Since Drib Drab has less friends than an alarm clock, I would've felt bad if I didn't invite him along too, so off we all went into the twilight, three doinks in search of our fortunes. Things started well enough, we had a few gulps of sloe gin from our hip flasks and set about our quest.
Peelhead, accomplished expert that he is, went off in a strictly mathematical fashion, patiently combing the land in straight lines like a Zen master. Drib Drab and I took a different approach, and perambulated about the field like a pair of drunken three-legged dogs. Hours passed and patience grew thin. I couldn't feel my feet and began to long for my warm bed. But no, I thought. What if I gave in and that smug sod found some treasure? I'd never hear the end of it, so I bravely rambled on.
Yet more hours passed, the sky was black as ink, and the only thing guiding me was a faint signal telling me I was getting closer to something potentially worth digging up. Beep. Beeep. Beeeeep. Beeeeeeeeeeeeeeeeep. Unbeknownst to me, Drib Drab was getting the exact same signal and heading straight for me. We Inevitably crashed into each other, exchanging threats and curses while simultaneously diving to the ground and digging frantically with our bare hands. After a few minutes we found it. It was beautiful, glinting invitingly in the cold earth. Drib Drab went to grab it but was just too slow for this punter. I moved in quick and snatched the thing from under his nose.
We inspected our find and got Peelhead's learned opinion (incidentally, he found a mouldy old jock strap). According to him it was a Byzantine idol, encrusted with jewels and probably priceless.

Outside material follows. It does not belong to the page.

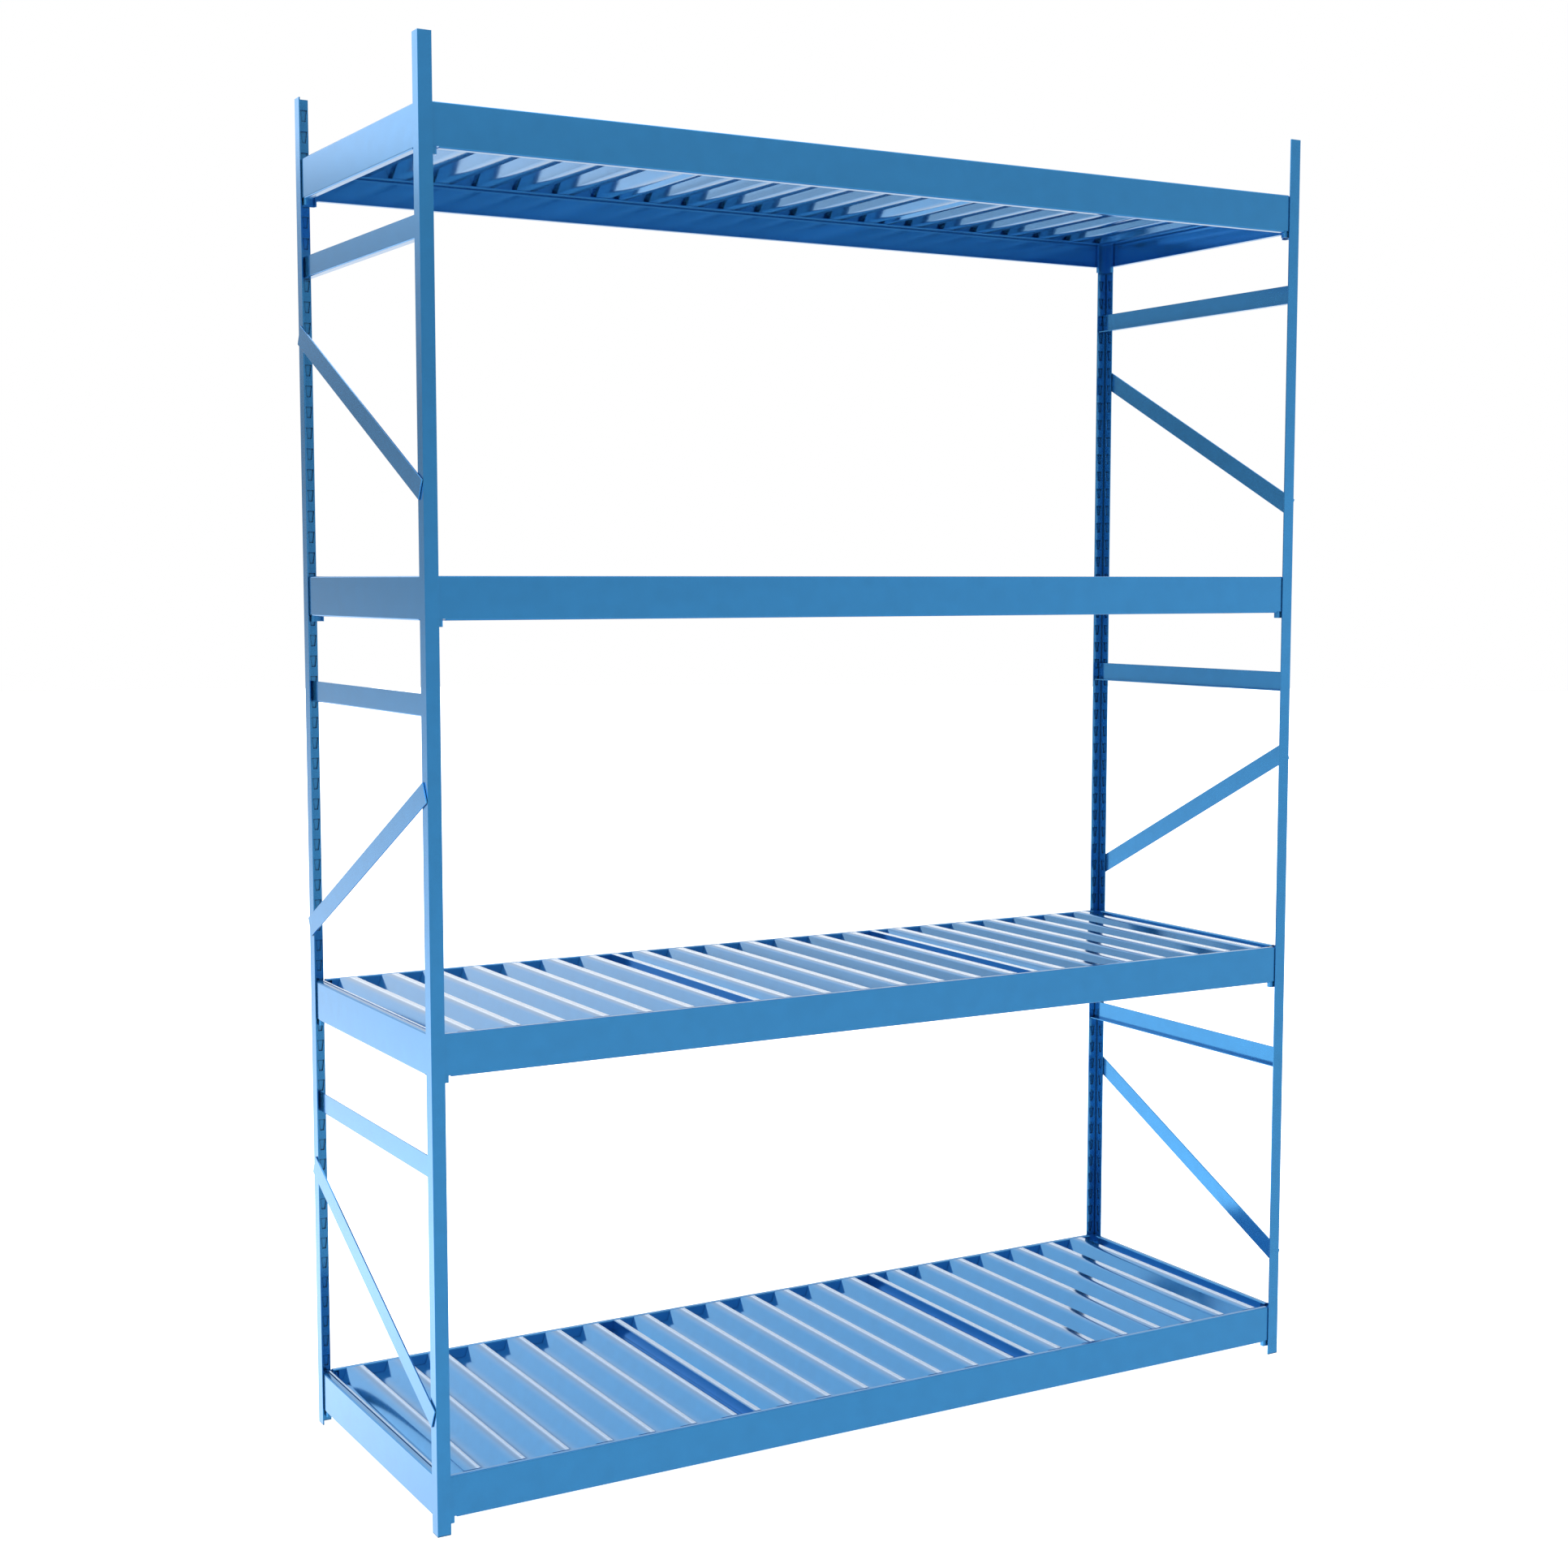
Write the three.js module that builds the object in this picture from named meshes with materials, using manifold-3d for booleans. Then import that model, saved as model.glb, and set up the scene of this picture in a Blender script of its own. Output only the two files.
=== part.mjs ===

When we got back to London, we phoned the Museum of Priceless Mythical Junk, and they told us that they'd pay us a zillion-squillion pounds for us to part with it. Not bad for a nights work. A problem has arisen, however. I'll be damned if that beady-eyed Judas gets a share of my loot, and he thinks it's his because he spotted it first, so Peelhead confiscated the flipping thing until we sort out our differences. Anyway, he's not getting a bloody penny.